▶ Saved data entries
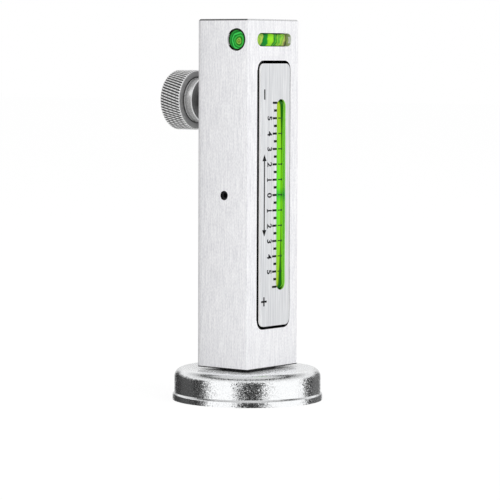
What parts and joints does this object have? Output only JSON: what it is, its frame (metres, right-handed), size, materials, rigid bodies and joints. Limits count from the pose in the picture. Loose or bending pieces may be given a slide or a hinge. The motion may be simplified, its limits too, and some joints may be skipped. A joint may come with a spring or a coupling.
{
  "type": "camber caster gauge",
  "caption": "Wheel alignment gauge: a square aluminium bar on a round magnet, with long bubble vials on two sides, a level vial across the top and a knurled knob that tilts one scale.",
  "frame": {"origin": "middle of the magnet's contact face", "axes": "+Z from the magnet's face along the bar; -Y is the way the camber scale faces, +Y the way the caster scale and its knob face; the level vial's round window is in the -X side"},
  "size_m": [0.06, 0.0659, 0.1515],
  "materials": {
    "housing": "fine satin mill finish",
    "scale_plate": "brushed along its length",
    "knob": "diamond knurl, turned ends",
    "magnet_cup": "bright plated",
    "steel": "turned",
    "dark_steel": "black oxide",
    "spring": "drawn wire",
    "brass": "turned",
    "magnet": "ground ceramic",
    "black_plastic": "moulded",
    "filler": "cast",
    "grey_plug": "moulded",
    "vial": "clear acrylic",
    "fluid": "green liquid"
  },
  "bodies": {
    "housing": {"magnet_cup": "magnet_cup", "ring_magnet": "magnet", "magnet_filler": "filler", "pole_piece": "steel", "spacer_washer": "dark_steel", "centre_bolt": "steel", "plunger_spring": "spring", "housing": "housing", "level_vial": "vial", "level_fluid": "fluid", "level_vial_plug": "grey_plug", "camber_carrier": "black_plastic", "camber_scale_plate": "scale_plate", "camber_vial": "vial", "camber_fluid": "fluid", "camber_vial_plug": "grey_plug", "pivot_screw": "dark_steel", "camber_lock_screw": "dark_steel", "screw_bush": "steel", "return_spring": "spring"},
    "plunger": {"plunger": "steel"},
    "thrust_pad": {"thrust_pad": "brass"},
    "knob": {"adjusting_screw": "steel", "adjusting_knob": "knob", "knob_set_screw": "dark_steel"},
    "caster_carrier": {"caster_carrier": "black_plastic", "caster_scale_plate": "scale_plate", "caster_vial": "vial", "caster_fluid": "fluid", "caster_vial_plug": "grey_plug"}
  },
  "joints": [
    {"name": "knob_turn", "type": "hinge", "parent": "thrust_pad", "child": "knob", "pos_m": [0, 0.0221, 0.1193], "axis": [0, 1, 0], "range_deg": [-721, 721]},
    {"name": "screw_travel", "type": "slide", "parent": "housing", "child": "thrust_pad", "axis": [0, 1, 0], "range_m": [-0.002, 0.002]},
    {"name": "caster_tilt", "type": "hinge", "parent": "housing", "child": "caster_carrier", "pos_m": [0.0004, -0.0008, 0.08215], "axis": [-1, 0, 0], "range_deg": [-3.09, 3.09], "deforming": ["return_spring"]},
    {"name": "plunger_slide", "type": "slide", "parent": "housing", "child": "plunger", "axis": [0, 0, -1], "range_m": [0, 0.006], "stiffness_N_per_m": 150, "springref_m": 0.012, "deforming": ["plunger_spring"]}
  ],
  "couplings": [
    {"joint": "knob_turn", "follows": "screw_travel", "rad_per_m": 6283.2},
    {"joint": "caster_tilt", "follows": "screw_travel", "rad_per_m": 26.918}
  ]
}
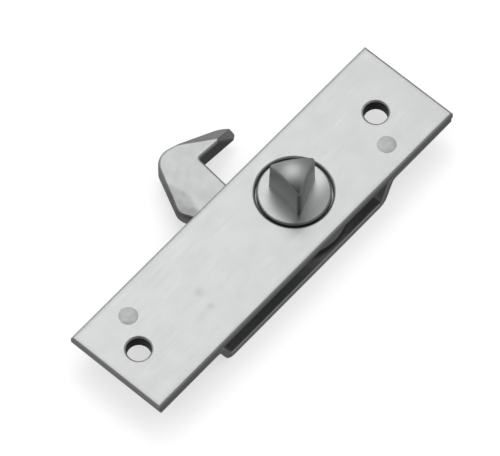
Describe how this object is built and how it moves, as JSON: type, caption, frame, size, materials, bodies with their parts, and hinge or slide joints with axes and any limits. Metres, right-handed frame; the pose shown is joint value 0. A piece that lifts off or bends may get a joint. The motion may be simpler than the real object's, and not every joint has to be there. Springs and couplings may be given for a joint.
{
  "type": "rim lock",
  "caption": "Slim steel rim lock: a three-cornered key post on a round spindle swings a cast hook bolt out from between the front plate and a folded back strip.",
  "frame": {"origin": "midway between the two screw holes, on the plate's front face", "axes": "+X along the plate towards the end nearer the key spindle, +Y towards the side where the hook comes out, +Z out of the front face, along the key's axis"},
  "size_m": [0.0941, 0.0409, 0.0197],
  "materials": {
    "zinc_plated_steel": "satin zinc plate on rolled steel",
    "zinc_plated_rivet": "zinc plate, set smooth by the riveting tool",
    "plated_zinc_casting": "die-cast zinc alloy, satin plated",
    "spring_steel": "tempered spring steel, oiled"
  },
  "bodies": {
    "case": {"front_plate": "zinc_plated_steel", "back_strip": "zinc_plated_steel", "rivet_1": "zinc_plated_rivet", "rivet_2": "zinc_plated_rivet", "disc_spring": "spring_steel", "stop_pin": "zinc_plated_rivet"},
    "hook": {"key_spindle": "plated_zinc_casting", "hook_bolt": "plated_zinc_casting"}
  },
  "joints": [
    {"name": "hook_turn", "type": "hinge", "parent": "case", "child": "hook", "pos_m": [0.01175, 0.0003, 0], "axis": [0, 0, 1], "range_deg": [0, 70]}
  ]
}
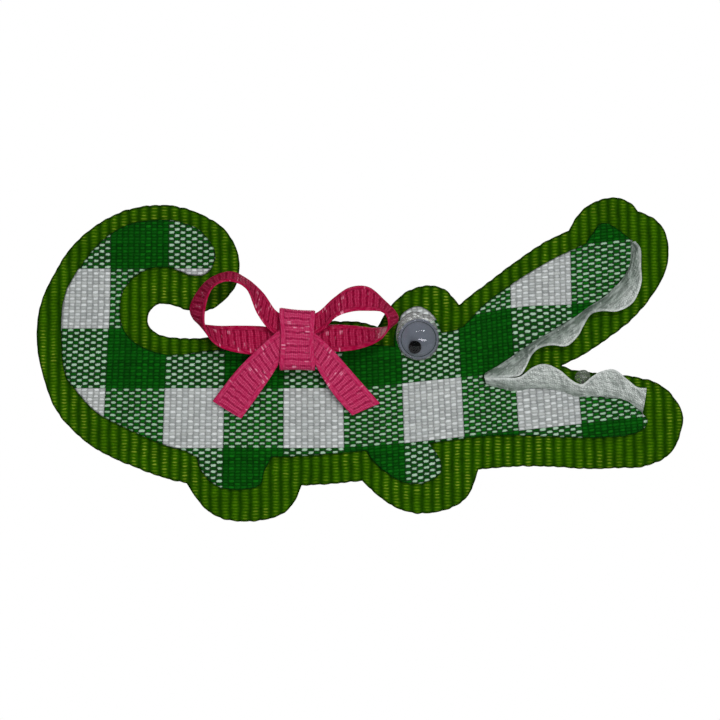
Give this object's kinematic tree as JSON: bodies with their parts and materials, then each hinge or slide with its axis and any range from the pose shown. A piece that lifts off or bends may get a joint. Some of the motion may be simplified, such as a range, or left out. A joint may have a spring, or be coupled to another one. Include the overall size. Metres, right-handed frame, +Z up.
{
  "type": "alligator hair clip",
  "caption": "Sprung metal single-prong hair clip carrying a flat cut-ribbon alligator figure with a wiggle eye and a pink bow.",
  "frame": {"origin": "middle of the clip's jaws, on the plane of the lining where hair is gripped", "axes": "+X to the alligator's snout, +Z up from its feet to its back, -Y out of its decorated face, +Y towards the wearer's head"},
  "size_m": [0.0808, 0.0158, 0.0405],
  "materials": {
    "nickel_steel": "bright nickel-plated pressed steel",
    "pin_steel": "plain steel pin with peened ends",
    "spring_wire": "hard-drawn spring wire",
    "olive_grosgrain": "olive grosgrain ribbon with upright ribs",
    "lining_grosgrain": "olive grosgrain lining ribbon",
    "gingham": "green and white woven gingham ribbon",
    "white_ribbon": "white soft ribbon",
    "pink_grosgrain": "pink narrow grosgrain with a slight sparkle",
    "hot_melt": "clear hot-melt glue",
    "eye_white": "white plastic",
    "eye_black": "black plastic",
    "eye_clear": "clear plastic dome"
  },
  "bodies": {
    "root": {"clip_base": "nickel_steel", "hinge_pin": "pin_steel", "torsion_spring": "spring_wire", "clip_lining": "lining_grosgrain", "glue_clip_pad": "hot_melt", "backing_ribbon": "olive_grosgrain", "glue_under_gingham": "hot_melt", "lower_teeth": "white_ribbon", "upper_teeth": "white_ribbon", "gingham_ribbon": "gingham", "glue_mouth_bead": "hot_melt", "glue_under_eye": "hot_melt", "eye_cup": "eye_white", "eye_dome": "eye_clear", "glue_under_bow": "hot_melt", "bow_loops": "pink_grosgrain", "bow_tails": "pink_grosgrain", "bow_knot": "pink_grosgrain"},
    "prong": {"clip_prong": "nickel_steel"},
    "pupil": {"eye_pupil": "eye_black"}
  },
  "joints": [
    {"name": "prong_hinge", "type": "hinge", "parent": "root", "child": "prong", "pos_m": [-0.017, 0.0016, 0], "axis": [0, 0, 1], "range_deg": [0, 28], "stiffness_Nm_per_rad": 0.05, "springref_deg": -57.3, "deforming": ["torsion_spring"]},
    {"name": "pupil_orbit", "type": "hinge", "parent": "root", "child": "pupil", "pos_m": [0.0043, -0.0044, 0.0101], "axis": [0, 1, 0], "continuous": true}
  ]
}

▶ Task prompt
Copy all of the data. Keep every word exactly as it is.

▶ Task solution
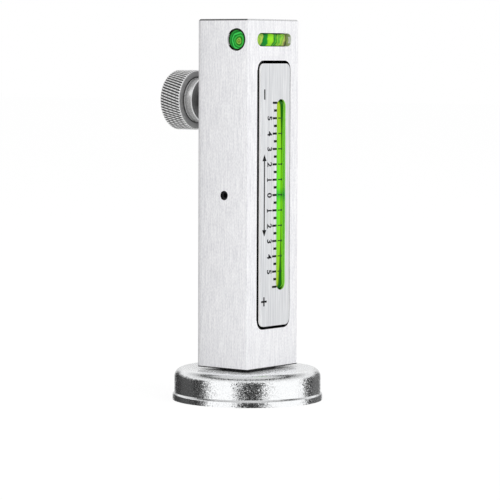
What parts and joints does this object have? Output only JSON: what it is, its frame (metres, right-handed), size, materials, rigid bodies and joints. Limits count from the pose in the picture. Loose or bending pieces may be given a slide or a hinge. The motion may be simplified, its limits too, and some joints may be skipped. A joint may come with a spring or a coupling.
{
  "type": "camber caster gauge",
  "caption": "Wheel alignment gauge: a square aluminium bar on a round magnet, with long bubble vials on two sides, a level vial across the top and a knurled knob that tilts one scale.",
  "frame": {"origin": "middle of the magnet's contact face", "axes": "+Z from the magnet's face along the bar; -Y is the way the camber scale faces, +Y the way the caster scale and its knob face; the level vial's round window is in the -X side"},
  "size_m": [0.06, 0.0659, 0.1515],
  "materials": {
    "housing": "fine satin mill finish",
    "scale_plate": "brushed along its length",
    "knob": "diamond knurl, turned ends",
    "magnet_cup": "bright plated",
    "steel": "turned",
    "dark_steel": "black oxide",
    "spring": "drawn wire",
    "brass": "turned",
    "magnet": "ground ceramic",
    "black_plastic": "moulded",
    "filler": "cast",
    "grey_plug": "moulded",
    "vial": "clear acrylic",
    "fluid": "green liquid"
  },
  "bodies": {
    "housing": {"magnet_cup": "magnet_cup", "ring_magnet": "magnet", "magnet_filler": "filler", "pole_piece": "steel", "spacer_washer": "dark_steel", "centre_bolt": "steel", "plunger_spring": "spring", "housing": "housing", "level_vial": "vial", "level_fluid": "fluid", "level_vial_plug": "grey_plug", "camber_carrier": "black_plastic", "camber_scale_plate": "scale_plate", "camber_vial": "vial", "camber_fluid": "fluid", "camber_vial_plug": "grey_plug", "pivot_screw": "dark_steel", "camber_lock_screw": "dark_steel", "screw_bush": "steel", "return_spring": "spring"},
    "plunger": {"plunger": "steel"},
    "thrust_pad": {"thrust_pad": "brass"},
    "knob": {"adjusting_screw": "steel", "adjusting_knob": "knob", "knob_set_screw": "dark_steel"},
    "caster_carrier": {"caster_carrier": "black_plastic", "caster_scale_plate": "scale_plate", "caster_vial": "vial", "caster_fluid": "fluid", "caster_vial_plug": "grey_plug"}
  },
  "joints": [
    {"name": "knob_turn", "type": "hinge", "parent": "thrust_pad", "child": "knob", "pos_m": [0, 0.0221, 0.1193], "axis": [0, 1, 0], "range_deg": [-721, 721]},
    {"name": "screw_travel", "type": "slide", "parent": "housing", "child": "thrust_pad", "axis": [0, 1, 0], "range_m": [-0.002, 0.002]},
    {"name": "caster_tilt", "type": "hinge", "parent": "housing", "child": "caster_carrier", "pos_m": [0.0004, -0.0008, 0.08215], "axis": [-1, 0, 0], "range_deg": [-3.09, 3.09], "deforming": ["return_spring"]},
    {"name": "plunger_slide", "type": "slide", "parent": "housing", "child": "plunger", "axis": [0, 0, -1], "range_m": [0, 0.006], "stiffness_N_per_m": 150, "springref_m": 0.012, "deforming": ["plunger_spring"]}
  ],
  "couplings": [
    {"joint": "knob_turn", "follows": "screw_travel", "rad_per_m": 6283.2},
    {"joint": "caster_tilt", "follows": "screw_travel", "rad_per_m": 26.918}
  ]
}
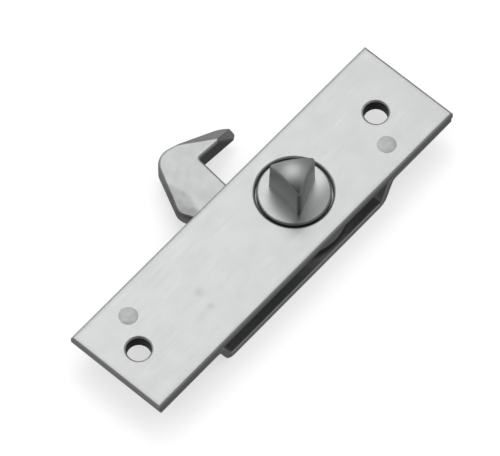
Describe how this object is built and how it moves, as JSON: type, caption, frame, size, materials, bodies with their parts, and hinge or slide joints with axes and any limits. Metres, right-handed frame; the pose shown is joint value 0. A piece that lifts off or bends may get a joint. The motion may be simpler than the real object's, and not every joint has to be there. Springs and couplings may be given for a joint.
{
  "type": "rim lock",
  "caption": "Slim steel rim lock: a three-cornered key post on a round spindle swings a cast hook bolt out from between the front plate and a folded back strip.",
  "frame": {"origin": "midway between the two screw holes, on the plate's front face", "axes": "+X along the plate towards the end nearer the key spindle, +Y towards the side where the hook comes out, +Z out of the front face, along the key's axis"},
  "size_m": [0.0941, 0.0409, 0.0197],
  "materials": {
    "zinc_plated_steel": "satin zinc plate on rolled steel",
    "zinc_plated_rivet": "zinc plate, set smooth by the riveting tool",
    "plated_zinc_casting": "die-cast zinc alloy, satin plated",
    "spring_steel": "tempered spring steel, oiled"
  },
  "bodies": {
    "case": {"front_plate": "zinc_plated_steel", "back_strip": "zinc_plated_steel", "rivet_1": "zinc_plated_rivet", "rivet_2": "zinc_plated_rivet", "disc_spring": "spring_steel", "stop_pin": "zinc_plated_rivet"},
    "hook": {"key_spindle": "plated_zinc_casting", "hook_bolt": "plated_zinc_casting"}
  },
  "joints": [
    {"name": "hook_turn", "type": "hinge", "parent": "case", "child": "hook", "pos_m": [0.01175, 0.0003, 0], "axis": [0, 0, 1], "range_deg": [0, 70]}
  ]
}
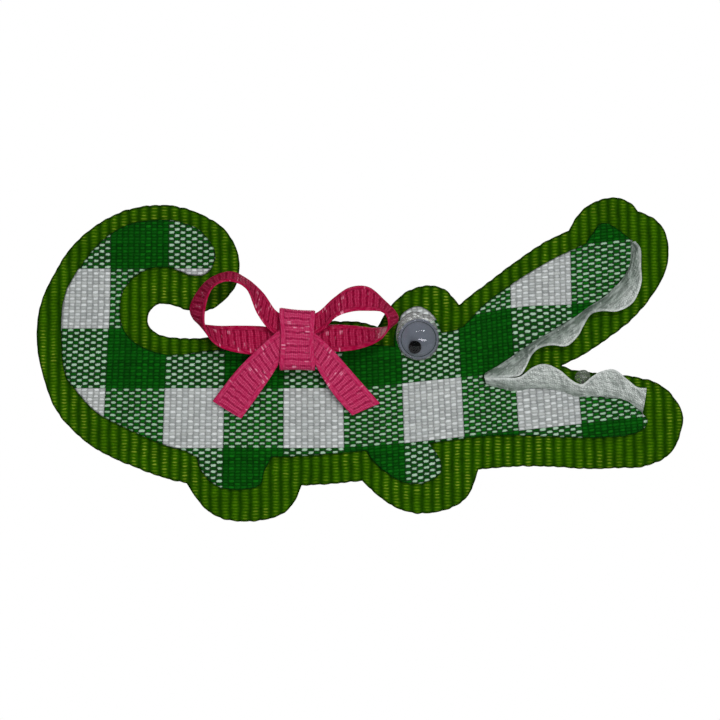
Give this object's kinematic tree as JSON: bodies with their parts and materials, then each hinge or slide with its axis and any range from the pose shown. A piece that lifts off or bends may get a joint. Some of the motion may be simplified, such as a range, or left out. A joint may have a spring, or be coupled to another one. Include the overall size. Metres, right-handed frame, +Z up.
{
  "type": "alligator hair clip",
  "caption": "Sprung metal single-prong hair clip carrying a flat cut-ribbon alligator figure with a wiggle eye and a pink bow.",
  "frame": {"origin": "middle of the clip's jaws, on the plane of the lining where hair is gripped", "axes": "+X to the alligator's snout, +Z up from its feet to its back, -Y out of its decorated face, +Y towards the wearer's head"},
  "size_m": [0.0808, 0.0158, 0.0405],
  "materials": {
    "nickel_steel": "bright nickel-plated pressed steel",
    "pin_steel": "plain steel pin with peened ends",
    "spring_wire": "hard-drawn spring wire",
    "olive_grosgrain": "olive grosgrain ribbon with upright ribs",
    "lining_grosgrain": "olive grosgrain lining ribbon",
    "gingham": "green and white woven gingham ribbon",
    "white_ribbon": "white soft ribbon",
    "pink_grosgrain": "pink narrow grosgrain with a slight sparkle",
    "hot_melt": "clear hot-melt glue",
    "eye_white": "white plastic",
    "eye_black": "black plastic",
    "eye_clear": "clear plastic dome"
  },
  "bodies": {
    "root": {"clip_base": "nickel_steel", "hinge_pin": "pin_steel", "torsion_spring": "spring_wire", "clip_lining": "lining_grosgrain", "glue_clip_pad": "hot_melt", "backing_ribbon": "olive_grosgrain", "glue_under_gingham": "hot_melt", "lower_teeth": "white_ribbon", "upper_teeth": "white_ribbon", "gingham_ribbon": "gingham", "glue_mouth_bead": "hot_melt", "glue_under_eye": "hot_melt", "eye_cup": "eye_white", "eye_dome": "eye_clear", "glue_under_bow": "hot_melt", "bow_loops": "pink_grosgrain", "bow_tails": "pink_grosgrain", "bow_knot": "pink_grosgrain"},
    "prong": {"clip_prong": "nickel_steel"},
    "pupil": {"eye_pupil": "eye_black"}
  },
  "joints": [
    {"name": "prong_hinge", "type": "hinge", "parent": "root", "child": "prong", "pos_m": [-0.017, 0.0016, 0], "axis": [0, 0, 1], "range_deg": [0, 28], "stiffness_Nm_per_rad": 0.05, "springref_deg": -57.3, "deforming": ["torsion_spring"]},
    {"name": "pupil_orbit", "type": "hinge", "parent": "root", "child": "pupil", "pos_m": [0.0043, -0.0044, 0.0101], "axis": [0, 1, 0], "continuous": true}
  ]
}